On that basis it held that the proper construction of section 62 is that it refers to the grantor obtaining possession asgrantor of the PMSI. That meant that Allied's PMSI had priority over Holdco's security interest even though Allied had made its registration at a time when Bill's Motorcycles was already in physical possession of the Bikes. Allied had made its registration before its bailment commenced and therefore before Bill's Motorcycles obtained possession of the Bikes as bailee under that bailment.

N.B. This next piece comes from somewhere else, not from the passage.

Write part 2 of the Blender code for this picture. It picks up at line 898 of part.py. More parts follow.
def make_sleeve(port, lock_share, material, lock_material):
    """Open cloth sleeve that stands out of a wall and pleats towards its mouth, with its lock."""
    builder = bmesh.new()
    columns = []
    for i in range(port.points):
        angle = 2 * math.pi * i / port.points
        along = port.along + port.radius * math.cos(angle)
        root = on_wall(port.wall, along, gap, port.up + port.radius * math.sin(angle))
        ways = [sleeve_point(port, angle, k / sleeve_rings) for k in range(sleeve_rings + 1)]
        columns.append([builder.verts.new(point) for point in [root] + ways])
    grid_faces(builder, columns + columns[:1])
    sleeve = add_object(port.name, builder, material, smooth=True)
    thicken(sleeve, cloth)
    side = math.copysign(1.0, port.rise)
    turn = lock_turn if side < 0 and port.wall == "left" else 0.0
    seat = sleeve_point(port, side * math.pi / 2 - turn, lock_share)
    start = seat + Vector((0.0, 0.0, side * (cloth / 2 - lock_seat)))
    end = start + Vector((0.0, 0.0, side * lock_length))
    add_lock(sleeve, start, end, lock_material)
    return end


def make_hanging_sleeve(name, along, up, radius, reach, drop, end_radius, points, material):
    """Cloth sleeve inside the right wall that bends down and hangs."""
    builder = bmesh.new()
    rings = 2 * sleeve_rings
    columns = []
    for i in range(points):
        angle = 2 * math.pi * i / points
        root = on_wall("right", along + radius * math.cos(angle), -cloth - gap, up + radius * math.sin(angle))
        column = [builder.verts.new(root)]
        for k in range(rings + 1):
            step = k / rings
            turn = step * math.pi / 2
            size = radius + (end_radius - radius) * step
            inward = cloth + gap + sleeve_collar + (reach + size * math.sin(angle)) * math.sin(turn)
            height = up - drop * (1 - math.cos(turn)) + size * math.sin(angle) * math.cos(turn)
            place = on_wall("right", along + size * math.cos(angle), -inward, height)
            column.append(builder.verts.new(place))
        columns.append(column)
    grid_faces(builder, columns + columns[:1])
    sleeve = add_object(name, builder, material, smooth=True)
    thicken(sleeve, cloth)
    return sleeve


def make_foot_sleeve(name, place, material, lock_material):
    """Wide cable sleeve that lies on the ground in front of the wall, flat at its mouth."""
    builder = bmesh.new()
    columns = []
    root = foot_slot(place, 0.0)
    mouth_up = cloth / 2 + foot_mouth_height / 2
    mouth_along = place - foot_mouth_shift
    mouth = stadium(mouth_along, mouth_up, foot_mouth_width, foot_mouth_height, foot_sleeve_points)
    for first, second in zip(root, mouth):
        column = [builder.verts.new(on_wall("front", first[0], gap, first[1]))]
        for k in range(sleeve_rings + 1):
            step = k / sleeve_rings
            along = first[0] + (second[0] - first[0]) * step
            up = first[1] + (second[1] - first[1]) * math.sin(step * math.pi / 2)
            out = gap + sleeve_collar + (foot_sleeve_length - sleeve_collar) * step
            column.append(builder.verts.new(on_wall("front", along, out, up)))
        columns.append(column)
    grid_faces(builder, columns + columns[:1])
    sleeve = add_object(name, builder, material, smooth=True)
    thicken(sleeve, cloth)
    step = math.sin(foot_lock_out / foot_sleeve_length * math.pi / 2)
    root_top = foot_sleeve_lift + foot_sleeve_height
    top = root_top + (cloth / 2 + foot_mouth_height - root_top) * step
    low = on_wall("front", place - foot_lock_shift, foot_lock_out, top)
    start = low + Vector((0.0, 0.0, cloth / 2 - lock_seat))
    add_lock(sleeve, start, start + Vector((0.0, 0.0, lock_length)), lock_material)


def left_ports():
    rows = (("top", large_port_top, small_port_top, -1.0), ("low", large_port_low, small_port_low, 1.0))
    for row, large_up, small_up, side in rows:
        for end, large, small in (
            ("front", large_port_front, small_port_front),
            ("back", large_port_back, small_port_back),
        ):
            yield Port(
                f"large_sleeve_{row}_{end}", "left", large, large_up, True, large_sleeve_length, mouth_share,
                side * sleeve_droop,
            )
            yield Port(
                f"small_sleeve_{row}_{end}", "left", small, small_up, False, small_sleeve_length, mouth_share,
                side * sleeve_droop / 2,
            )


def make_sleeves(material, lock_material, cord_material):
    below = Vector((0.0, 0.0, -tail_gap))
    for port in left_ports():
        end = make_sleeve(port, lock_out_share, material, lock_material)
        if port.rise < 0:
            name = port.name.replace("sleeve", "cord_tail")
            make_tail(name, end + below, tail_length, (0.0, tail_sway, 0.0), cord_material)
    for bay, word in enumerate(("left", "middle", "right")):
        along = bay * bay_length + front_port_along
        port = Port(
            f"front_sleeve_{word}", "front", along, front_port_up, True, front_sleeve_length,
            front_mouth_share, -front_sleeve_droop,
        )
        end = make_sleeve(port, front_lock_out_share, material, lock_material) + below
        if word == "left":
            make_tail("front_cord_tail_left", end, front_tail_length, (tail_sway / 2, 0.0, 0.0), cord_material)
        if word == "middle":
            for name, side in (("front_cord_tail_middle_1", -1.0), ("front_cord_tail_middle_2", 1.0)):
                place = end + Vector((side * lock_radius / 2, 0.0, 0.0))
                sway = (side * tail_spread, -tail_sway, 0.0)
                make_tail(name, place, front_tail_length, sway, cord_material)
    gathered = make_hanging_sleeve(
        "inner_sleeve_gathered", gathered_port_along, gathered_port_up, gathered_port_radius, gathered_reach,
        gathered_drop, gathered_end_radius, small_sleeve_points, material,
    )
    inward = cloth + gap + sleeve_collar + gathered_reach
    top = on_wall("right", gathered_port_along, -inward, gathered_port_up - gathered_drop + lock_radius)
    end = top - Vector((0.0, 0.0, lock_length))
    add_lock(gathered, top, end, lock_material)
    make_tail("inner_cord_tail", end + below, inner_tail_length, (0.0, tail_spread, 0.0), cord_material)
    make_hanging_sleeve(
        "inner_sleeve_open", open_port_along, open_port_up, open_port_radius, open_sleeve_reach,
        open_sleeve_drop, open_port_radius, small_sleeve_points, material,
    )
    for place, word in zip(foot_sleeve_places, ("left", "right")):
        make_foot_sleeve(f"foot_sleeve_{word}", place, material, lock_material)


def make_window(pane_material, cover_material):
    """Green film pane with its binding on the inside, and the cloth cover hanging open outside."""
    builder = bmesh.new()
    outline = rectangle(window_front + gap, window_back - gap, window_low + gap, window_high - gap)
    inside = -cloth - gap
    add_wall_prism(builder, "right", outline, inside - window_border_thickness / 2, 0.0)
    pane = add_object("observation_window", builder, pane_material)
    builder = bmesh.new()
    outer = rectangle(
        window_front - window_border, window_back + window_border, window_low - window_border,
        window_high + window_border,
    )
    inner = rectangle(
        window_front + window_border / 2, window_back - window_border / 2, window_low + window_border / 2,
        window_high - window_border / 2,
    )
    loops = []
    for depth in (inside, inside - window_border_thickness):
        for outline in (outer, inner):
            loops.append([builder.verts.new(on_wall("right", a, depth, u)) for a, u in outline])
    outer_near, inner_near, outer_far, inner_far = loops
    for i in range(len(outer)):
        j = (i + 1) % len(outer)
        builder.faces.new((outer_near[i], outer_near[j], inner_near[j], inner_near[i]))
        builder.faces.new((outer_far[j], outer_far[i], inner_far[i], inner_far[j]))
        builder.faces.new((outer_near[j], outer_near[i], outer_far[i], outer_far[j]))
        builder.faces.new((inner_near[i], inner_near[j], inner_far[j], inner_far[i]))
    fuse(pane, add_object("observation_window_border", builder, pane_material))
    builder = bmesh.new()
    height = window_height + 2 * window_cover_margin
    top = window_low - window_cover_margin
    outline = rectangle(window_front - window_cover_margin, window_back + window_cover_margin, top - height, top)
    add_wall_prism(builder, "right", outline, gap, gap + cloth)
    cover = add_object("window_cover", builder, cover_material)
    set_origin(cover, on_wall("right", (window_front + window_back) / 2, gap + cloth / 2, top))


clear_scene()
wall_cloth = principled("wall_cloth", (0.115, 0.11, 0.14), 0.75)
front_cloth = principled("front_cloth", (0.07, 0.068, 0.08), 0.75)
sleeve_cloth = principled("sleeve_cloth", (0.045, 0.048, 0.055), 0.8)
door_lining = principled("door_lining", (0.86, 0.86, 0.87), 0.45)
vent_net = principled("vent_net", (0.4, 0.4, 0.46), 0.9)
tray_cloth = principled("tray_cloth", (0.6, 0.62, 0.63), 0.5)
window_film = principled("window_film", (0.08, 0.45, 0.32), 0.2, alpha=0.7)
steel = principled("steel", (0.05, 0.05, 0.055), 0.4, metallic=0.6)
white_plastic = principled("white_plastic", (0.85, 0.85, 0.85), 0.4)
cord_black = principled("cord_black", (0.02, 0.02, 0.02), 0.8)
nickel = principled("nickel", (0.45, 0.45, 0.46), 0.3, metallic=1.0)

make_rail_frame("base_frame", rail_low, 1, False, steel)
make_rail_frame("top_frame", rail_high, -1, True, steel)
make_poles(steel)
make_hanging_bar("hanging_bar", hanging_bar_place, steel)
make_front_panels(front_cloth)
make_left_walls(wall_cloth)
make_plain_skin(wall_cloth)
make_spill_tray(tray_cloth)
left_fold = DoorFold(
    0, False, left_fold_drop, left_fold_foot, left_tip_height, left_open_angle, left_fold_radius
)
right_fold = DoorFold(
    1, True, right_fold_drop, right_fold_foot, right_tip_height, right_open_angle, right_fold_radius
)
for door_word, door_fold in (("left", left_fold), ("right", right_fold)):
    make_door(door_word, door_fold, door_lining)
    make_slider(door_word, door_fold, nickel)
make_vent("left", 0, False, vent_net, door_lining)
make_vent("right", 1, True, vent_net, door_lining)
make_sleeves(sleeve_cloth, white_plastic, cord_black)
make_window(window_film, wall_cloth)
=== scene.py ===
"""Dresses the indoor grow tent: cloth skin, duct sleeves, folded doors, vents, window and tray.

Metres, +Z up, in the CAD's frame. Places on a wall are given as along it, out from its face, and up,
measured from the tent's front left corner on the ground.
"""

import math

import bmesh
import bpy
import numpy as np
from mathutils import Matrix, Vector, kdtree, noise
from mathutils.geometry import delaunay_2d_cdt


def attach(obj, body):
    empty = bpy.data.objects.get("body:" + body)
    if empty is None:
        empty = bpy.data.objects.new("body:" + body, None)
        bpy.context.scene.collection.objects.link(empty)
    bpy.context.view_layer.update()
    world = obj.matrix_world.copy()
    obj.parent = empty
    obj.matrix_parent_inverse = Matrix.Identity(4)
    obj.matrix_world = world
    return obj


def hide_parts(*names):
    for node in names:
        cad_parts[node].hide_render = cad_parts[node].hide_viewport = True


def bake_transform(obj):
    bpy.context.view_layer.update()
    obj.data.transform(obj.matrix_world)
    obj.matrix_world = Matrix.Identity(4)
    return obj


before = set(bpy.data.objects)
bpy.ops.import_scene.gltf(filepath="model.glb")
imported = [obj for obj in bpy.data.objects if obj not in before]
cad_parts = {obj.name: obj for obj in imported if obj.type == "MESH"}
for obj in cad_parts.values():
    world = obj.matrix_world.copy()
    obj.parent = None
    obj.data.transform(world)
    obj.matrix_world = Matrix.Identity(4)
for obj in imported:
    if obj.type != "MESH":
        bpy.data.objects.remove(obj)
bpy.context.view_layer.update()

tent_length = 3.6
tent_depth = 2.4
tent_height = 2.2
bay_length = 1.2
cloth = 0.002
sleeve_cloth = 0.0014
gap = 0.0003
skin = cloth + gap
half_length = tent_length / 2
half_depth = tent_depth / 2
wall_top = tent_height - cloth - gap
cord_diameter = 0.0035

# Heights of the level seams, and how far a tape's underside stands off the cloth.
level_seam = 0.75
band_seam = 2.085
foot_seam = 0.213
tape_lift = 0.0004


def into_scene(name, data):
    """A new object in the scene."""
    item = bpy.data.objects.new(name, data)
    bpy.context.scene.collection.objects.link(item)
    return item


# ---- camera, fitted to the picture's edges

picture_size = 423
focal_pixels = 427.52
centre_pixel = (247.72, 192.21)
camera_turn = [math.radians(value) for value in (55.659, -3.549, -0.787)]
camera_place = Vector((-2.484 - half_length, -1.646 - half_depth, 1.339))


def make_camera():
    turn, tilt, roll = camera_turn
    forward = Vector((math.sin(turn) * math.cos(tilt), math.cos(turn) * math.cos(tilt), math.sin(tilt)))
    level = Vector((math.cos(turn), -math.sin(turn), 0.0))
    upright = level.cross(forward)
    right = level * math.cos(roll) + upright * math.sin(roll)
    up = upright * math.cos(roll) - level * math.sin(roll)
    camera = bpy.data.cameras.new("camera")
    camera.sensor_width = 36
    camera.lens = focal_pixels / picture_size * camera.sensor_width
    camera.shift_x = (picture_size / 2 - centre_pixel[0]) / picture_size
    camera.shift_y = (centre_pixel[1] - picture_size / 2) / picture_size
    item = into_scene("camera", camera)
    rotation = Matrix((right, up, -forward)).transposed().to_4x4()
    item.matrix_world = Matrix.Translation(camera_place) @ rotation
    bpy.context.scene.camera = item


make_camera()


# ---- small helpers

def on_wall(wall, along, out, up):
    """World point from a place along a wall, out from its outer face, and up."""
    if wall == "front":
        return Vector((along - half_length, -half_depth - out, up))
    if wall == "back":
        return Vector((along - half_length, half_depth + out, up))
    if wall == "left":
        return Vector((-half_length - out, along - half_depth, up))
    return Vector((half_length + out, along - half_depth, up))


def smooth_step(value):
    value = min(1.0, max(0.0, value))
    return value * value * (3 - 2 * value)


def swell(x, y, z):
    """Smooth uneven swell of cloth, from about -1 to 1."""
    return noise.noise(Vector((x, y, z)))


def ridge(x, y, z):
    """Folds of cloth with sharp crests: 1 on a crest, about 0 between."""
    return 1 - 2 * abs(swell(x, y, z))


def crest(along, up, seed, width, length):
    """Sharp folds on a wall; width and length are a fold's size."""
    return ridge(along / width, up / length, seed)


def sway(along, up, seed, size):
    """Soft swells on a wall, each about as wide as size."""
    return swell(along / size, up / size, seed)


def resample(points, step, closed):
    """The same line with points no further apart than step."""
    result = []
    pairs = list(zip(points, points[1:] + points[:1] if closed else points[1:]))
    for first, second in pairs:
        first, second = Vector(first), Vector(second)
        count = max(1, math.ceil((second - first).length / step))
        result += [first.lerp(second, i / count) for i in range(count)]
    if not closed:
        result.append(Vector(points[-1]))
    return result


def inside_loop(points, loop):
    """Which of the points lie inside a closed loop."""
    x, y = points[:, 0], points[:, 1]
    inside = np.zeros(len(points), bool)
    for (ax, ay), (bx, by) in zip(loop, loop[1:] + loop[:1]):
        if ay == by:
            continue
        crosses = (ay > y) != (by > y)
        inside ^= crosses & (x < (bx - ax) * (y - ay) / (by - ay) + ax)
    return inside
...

Interestingly, the judgment touched upon the alternative ways in which CDF, Allied and Bill's Motorcycles could have structured their transaction. For example, it could have taken an assignment of CDF's rights under its security interest, or refinanced CDF's debt (the inference being that either structure could have been an alternative way for Allied to preserve CDF's security ranking and obtain priority). The Court said that the mere fact that the transaction could have been structured in a different manner in which Allied would have received priority did not preclude Allied from receiving priority as a result of the manner in which the transaction was in fact structured.

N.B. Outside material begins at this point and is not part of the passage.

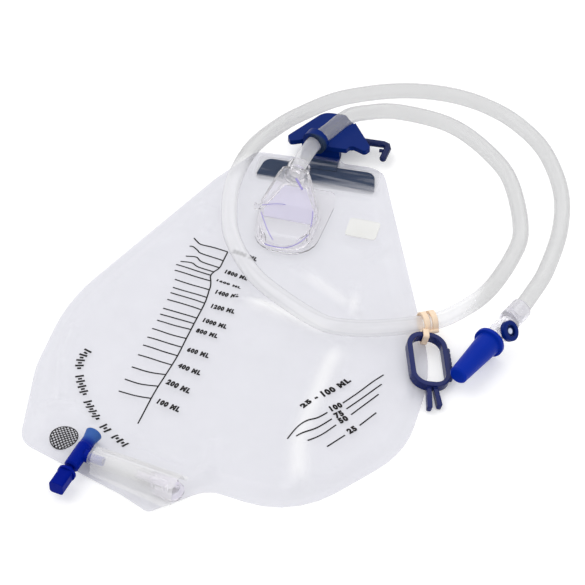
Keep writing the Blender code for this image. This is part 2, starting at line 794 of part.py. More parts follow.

Why is this decision relevant?
As with a large number of PPSA decisions at this juncture in the history of the legislation, this decision is relevant and helpful to practitioners in that it clears up potential ambiguity which can arise where a grantor happens to already have property in its possession which subsequently becomes subject to a PMSI.
The decision clarifies what is intended by the phrase "obtains possession". Possession is pivotal in the context of the stringent timing requirements for valid PMSIs. The decision also supports a conventional statutory interpretation of the PPSA. That approach may assist those endeavouring to interpret PPSA provisions which have not yet been subject to any judicial interpretation.